Design and development of the high-performance aqueous asymmetric supercapacitor based on the hydrothermally grown binder-less Ni-Co LDH nanosheets

Because of the high energy demand, hybrid supercapacitors (HSC) are one of the best options in energy storage systems. The energy demand can be fulfilled by achieving superior energy density. Recently, layered double hydroxides (LDHs) have been favoured as magnificent supercapacitive electrode materials due to their capability of storing high energy density using their tuneable layered structure. In this study, we have synthesized nickel‑cobalt layered double hydroxide on nickel foam (Ni-Co LDH/NF) by utilizing a low-cost hydrothermal technique to obtain high energy density. To monitor the effect of the morphological aspects on electrochemical performance, reaction time during synthesis was varied. The structural and compositional studies confirmed Ni-Co LDH deposition on the Ni-foam.
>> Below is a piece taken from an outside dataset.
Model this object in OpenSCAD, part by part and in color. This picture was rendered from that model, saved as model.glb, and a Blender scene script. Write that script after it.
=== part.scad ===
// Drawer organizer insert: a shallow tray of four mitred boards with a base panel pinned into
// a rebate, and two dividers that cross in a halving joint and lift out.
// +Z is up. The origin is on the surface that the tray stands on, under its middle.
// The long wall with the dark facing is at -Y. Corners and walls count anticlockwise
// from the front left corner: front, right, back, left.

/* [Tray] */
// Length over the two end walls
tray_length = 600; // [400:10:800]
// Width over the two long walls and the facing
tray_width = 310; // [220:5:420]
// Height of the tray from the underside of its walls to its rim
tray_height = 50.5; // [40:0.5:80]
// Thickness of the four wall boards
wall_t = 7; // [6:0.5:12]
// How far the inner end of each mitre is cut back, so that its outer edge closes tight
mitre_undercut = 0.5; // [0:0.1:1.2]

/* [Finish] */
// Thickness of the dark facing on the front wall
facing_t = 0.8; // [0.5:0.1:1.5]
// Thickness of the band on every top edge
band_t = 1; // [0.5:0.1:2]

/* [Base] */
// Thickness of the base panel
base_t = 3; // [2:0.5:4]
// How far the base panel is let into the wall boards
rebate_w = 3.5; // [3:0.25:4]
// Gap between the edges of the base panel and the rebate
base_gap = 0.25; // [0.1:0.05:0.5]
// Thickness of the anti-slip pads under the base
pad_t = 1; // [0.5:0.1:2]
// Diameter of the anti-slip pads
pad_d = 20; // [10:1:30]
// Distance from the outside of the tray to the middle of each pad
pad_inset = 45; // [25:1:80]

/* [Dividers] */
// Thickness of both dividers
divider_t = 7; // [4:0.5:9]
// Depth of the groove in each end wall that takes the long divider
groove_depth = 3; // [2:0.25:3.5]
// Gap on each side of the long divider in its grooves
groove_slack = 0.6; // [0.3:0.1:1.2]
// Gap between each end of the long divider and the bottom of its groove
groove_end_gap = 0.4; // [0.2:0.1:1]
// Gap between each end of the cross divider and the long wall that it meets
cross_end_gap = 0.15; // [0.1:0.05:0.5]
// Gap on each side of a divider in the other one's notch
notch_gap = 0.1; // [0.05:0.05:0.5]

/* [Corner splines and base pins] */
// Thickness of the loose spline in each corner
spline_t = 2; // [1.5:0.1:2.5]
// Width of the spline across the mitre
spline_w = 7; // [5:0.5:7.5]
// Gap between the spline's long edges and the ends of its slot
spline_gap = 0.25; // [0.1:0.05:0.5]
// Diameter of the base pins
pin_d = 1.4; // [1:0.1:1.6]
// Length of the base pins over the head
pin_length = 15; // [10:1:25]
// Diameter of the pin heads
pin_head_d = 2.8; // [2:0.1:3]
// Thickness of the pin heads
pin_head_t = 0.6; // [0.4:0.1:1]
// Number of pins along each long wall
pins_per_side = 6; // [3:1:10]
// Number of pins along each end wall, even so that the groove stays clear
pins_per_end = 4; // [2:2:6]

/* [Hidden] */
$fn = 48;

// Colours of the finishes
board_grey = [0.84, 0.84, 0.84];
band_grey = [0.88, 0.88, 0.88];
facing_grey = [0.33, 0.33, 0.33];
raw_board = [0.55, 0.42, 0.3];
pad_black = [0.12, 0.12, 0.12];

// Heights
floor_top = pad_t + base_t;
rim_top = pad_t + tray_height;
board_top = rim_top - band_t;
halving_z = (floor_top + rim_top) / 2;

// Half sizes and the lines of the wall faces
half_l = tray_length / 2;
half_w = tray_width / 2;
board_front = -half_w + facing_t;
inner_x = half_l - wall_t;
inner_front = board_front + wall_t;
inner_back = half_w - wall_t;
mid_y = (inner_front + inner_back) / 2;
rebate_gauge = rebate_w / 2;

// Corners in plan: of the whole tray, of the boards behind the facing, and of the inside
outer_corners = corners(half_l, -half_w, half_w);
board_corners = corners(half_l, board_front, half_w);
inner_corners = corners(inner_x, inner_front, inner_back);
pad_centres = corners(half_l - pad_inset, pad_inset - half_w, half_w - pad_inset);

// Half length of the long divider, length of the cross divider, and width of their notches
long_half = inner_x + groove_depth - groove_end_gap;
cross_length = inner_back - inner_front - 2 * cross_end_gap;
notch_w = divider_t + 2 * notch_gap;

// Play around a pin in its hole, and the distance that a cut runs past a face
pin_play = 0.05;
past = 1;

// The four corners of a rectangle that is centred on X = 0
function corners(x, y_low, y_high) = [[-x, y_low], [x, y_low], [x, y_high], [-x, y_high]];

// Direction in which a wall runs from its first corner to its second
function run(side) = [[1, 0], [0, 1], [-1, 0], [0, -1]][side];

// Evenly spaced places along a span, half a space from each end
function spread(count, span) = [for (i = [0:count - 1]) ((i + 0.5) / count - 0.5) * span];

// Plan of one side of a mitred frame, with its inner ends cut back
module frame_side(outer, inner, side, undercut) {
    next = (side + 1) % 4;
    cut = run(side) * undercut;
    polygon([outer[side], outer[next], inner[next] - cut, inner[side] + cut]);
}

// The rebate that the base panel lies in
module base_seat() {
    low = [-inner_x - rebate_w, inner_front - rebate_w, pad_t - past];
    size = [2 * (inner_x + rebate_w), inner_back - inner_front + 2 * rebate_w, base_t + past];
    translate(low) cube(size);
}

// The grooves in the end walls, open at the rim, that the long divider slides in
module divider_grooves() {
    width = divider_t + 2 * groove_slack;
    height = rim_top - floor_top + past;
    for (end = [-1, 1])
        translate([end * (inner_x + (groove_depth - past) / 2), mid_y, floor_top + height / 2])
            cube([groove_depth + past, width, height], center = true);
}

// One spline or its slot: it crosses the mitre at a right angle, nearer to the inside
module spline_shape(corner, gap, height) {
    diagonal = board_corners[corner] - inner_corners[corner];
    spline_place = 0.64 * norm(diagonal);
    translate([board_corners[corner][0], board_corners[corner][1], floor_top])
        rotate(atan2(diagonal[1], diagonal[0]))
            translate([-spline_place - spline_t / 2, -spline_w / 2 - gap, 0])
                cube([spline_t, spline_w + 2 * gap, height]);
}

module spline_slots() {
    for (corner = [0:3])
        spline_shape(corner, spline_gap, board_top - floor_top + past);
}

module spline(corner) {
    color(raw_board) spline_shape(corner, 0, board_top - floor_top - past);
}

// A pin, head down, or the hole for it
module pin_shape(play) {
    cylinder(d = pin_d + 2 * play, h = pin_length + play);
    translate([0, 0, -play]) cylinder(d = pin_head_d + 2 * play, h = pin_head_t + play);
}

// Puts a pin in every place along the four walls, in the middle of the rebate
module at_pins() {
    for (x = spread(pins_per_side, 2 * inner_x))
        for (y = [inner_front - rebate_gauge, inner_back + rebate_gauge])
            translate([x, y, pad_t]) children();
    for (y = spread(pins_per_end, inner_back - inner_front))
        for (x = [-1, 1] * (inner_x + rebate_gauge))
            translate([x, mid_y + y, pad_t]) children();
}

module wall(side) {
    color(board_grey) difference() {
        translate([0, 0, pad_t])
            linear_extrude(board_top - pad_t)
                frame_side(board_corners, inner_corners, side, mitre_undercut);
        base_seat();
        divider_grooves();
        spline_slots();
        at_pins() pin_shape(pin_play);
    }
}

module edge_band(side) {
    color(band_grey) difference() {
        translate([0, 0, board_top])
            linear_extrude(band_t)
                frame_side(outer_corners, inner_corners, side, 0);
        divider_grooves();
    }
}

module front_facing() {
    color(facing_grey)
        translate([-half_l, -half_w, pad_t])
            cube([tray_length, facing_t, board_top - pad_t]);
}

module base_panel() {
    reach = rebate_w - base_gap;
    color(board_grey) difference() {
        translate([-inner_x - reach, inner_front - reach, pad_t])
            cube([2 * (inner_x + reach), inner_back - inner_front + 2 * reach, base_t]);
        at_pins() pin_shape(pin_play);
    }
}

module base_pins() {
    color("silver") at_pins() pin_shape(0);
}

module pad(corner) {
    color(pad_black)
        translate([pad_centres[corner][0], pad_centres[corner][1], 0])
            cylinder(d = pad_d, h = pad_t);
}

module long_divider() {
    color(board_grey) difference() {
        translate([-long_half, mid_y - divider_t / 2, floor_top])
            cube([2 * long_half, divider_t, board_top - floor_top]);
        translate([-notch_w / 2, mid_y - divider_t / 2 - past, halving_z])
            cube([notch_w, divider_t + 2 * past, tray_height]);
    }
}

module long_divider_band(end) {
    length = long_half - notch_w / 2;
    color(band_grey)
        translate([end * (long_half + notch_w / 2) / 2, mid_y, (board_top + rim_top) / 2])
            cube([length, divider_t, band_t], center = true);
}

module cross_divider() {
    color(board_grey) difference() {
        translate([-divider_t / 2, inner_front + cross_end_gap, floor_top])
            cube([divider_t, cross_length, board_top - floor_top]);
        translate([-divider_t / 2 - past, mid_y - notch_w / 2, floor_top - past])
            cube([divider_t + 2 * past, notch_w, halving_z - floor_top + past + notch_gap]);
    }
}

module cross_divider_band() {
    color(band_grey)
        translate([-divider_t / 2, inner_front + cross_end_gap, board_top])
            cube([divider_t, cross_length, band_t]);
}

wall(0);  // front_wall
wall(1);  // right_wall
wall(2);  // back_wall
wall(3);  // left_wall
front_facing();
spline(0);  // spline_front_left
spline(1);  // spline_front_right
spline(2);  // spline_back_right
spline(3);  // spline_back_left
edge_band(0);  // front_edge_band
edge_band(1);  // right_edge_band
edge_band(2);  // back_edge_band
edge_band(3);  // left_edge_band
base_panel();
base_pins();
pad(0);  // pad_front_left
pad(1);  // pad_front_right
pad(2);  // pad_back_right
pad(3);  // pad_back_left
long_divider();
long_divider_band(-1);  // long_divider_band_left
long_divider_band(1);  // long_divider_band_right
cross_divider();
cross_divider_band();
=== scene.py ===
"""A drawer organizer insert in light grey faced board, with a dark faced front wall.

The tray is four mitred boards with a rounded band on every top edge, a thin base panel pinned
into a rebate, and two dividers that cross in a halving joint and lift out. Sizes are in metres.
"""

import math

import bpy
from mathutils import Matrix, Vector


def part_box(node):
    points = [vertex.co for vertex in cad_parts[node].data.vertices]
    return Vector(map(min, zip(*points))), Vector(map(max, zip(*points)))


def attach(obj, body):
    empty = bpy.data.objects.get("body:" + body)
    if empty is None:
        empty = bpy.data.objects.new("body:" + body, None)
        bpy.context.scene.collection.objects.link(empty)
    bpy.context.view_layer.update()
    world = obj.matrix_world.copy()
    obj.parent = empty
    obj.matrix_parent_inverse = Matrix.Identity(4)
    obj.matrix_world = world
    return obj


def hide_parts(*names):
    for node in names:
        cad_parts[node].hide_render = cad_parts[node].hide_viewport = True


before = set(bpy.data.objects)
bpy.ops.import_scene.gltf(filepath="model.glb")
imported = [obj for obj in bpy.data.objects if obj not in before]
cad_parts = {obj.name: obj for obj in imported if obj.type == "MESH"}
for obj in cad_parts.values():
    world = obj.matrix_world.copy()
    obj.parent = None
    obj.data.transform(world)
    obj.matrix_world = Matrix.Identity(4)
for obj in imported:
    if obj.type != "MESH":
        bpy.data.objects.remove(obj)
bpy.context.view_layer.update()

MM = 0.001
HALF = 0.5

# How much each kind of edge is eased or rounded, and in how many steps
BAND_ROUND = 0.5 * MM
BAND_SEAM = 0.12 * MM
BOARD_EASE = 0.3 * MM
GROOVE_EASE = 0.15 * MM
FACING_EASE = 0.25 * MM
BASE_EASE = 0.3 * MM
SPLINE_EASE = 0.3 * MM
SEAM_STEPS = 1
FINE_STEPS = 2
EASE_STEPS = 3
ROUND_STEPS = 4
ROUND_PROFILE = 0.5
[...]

The morphological analysis showed highly interconnected nanosheets which efficiently provided fast transport pathways for electrons and electrolyte ions. The Ni-Co LDH/NF film synthesized at 6 h delivered a distinguished rate capability with a specific capacitance of 1577 F/g at 1 mA/cm2. Notably, a fabricated aqueous asymmetric supercapacitor showed a good energy density of 38 Wh/kg. These results highlighted the remarkable advantages of the binder-less nanosheet structure of the Ni-Co LDH for potential use in the supercapacitor application.